‘Everything starts with a sketch’. This has always been my philosophy when it comes to design, and it was nice to get some sort of validation on that at the recent BBC design sprint workshop which was part of the Thinking Digital Conference in Manchester last week.

Design Sprints are nothing to do with Usain Bolt or the Agile scrum sprint method used in software development. This Sprint is a method of working that has been developed by Google Ventures and is described as follows…

“The design sprint is a five-day process for answering critical business questions through design, prototyping, and testing ideas with customers. “

The process works over a five day period and attended by a team of usually around seven people. The days are structured into key focus areas and there appears to be quite a lot to go through, but I’ll try and condense it into readable chunks.

 Day 1 – Understand

Share knowledge, understand the problem and choose a target for the next five days sprinting such as drawing maps to show how the user moves through your product/service. Ask experts not in the sprint group to contribute, taking notes using a technique called ‘How might we’, for example…

“How might we ensure we can measure how effective our new product is?”

Day 2 – Sketch

The process of sketching can be a little daunting to some people, and judging by the look on people’s faces in the room at the workshop this was definitely the case. But it was explained really well by the facilitators and that “everyone can draw a stick man, speech bubble or a phone right?”. It doesn’t need to be any more complex than that. The day starts with reviewing existing ideas to gain inspiration, such as existing solutions already produced. The afternoon is where you get your pens and pencils out; this is more of a visual exercise rather than proving you’re the next David Hockney.

Day 3 – Decide

Hopefully the team at this point will have a load of solutions. The morning session is to agree the best solutions to the problem and which have the best chance of helping you achieve your long-term goal. Some of the processes include sticky exercises, this is something we’ve already used at HMA where users get to vote using coloured stickers on what they think should and shouldn’t be used in the prototype. The afternoon session is the case of storyboarding your sketches to help you create a step-by-step plan for the prototype.

Day 4 – Prototyping

Today is the day that all the previous three days’ work comes together in a realistic prototype to test with customers. The aim is to build a realistic façade to put in front on customers to get a reaction and answers to your questions. The tools you pick can be varied, but time is short so you need to pick the tools wisely. The team needs to be divided up and jobs allocated to each individual to all maximum efficiency to build your prototype.

Friday – Test

The idea is to test your prototype with customers, interviewing your customers whilst notes are taken. After testing its time to make a plan, maybe you need to tweak your solution based on the user testing? Hopefully you’ll have something to work with and enable you to produce an effective solution.

In summary

A really valid point was raised at the workshop that five days may seem like a long time to take seven people out of a working environment. But maybe those 240 man/woman hours used in the sprint stage will save you 500 hours in time when you actual start to run the project, who knows. Maybe for smaller agencies and companies this method needs to be used on appropriate projects that have a healthy budget; or are ‘healthy budgets’ like unicorns?

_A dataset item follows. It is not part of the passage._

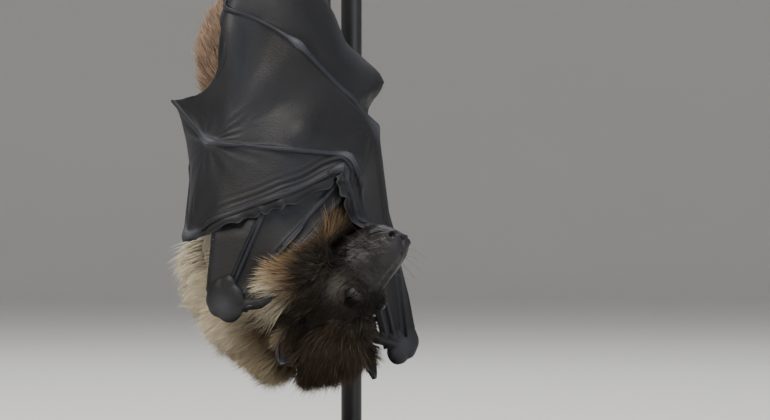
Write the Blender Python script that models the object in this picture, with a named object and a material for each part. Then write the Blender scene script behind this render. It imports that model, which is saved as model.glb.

Overall It was a busy, fast paced afternoon and quite intense (in a good way). A really good mixture of people, including students, educational specialists, designers, and project managers.  The facilitators were a nice bunch of people and ran the workshop well, although sometimes people struggled to fully understand the methodology in such a condensed timeframe, but it made me want to learn more about the processes and how they can be used here at HMA in particular to complement the co-creation processes that are evolving within our digital health projects.

So much so that I’ve downloaded the book on my iPad, I’ll give it a read and let you know how I got on.